Hits: 36
Patrycia Gloryanne Pasaribu
Pijar, Medan. Skripsi merupakan tugas akhir berupa karya tulis sebagai syarat kelulusan mahasiswa semester akhir untuk memperoleh gelar sarjana (S1). Dalam pengerjaannya, skripsi memiliki komponen dan kaidah yang kompleks, sehingga prosesnya memerlukan waktu yang panjang.
Mahasiswa semester akhir biasanya melakukan bimbingan dengan dosen, untuk mendiskusikan setiap proses pengerjaan skripsi yang telah ditempuh. Walaupun begitu, terdapat beberapa mahasiswa yang ingin menempuh jalan pintas dengan menggunakan jasa joki skripsi.
Berdasarkan populix.com, joki skripsi merupakan istilah yang merujuk kepada seseorang yang menawarkan jasa pengerjaan skripsi. Skripsi tersebut akan disusun dan dikerjakan sepenuhnya oleh si “penjoki”, sehingga hasil dari jasa joki skripsi tersebut akan dibayar oleh mahasiswa bersangkutan.
Gabriella Keisha Nathania Sinaga, mahasiswi Program Studi Kesehatan Masyarakat angkatan 2021, mengungkapkan bahwa ia pernah ditawarkan menggunakan jasa tersebut. Biasanya penawaran jasa ini akan disebar melalui berbagai kanal sosial media yang bisa diakses dengan menggunakan kata kunci di mesin pencarian (search engine) yang tersedia.
“Bisa juga melalui teman-teman antar-circle ataupun organisasi. Aku sendiri pernah ditawari beberapa kali. Sebenarnya, pilihan mau memakai joki skripsi atau tidak biar jadi urusan masing-masing, yang penting tahu pro-kontranya. Namun, menurut aku fenomena ini cukup memprihatinkan, sih. Karena tujuan skripsi sendiri kan untuk menguji penerapan hardskill dan softskill selama di perkuliahan. Banyaknya penggunaan jasa ini secara tidak langsung mencerminkan bagaimana kualitas mahasiswa ke depannya,” ungkapnya.
Erwansyah, dosen Program Studi Manajemen Universitas Panca Budi, menjelaskan beberapa faktor penyebab mahasiswa menggunakan jasa tersebut, selain dari upaya untuk menempuh jalur instan.

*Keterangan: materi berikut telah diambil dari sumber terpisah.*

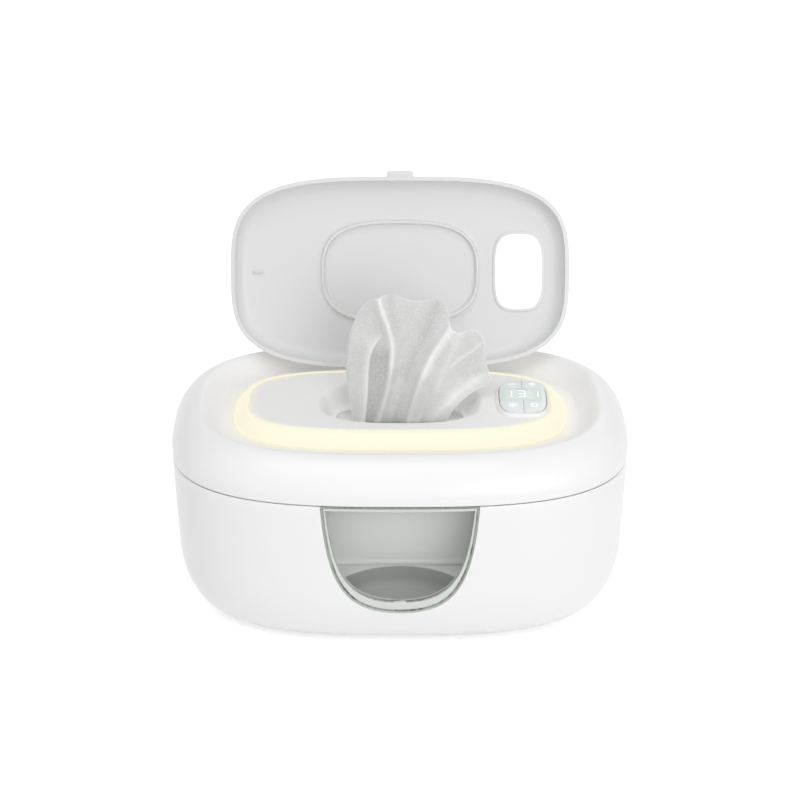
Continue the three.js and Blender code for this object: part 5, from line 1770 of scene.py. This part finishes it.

“Beberapa faktor yang memengaruhi hal tersebut bisa dari tekanan akademik, kurangnya kepercayaan diri, manajemen waktu yang buruk, hingga lingkungan sosial. Pengalaman saya ketika mendapati kasus yang seperti ini, saya mengajaknya untuk berbicara dan memberikannya kesempatan untuk mengklarifikasi bila ada indikasi kuat. Apabila terbukti, sanksinya tegas. Skripsi dinyatakan tidak sah dan pengerjaannya di mulai dari awal berdasarkan aturan fakultas,” jelasnya.
Melihat maraknya kasus seperti ini, Erwansyah juga menyampaikan bahwasanya kalangan dosen turut menjadikan fenomena tersebut sebagai refleksi bagi mereka. Refleksi ini bertujuan untuk mampu membangun hubungan lebih dekat dengan mahasiswa, agar para mahasiswa tidak merasa sendirian dalam menyelesaikan skripsi.
“Ke depannya, saya berharap budaya akademik bisa lebih suportif dan membangun. Harapan ini bisa diupayakan dengan cara memberikan pendampingan yang lebih intensif, responsif, dan komunikatif kepada mahasiswa, serta memberikan pelatihan penulisan ilmiah atau klinik skripsi secara rutin. [Hal] yang paling penting, mahasiswa harus sadar bahwa skripsi itu bukanlah beban, melainkan kesempatan untuk berkembang. Jadi, jangan takut gagal dan takut bertanya. Walaupun proses belajar itu memang kadang melelahkan, tetapi hasilnya akan sangat memuaskan,” tutupnya.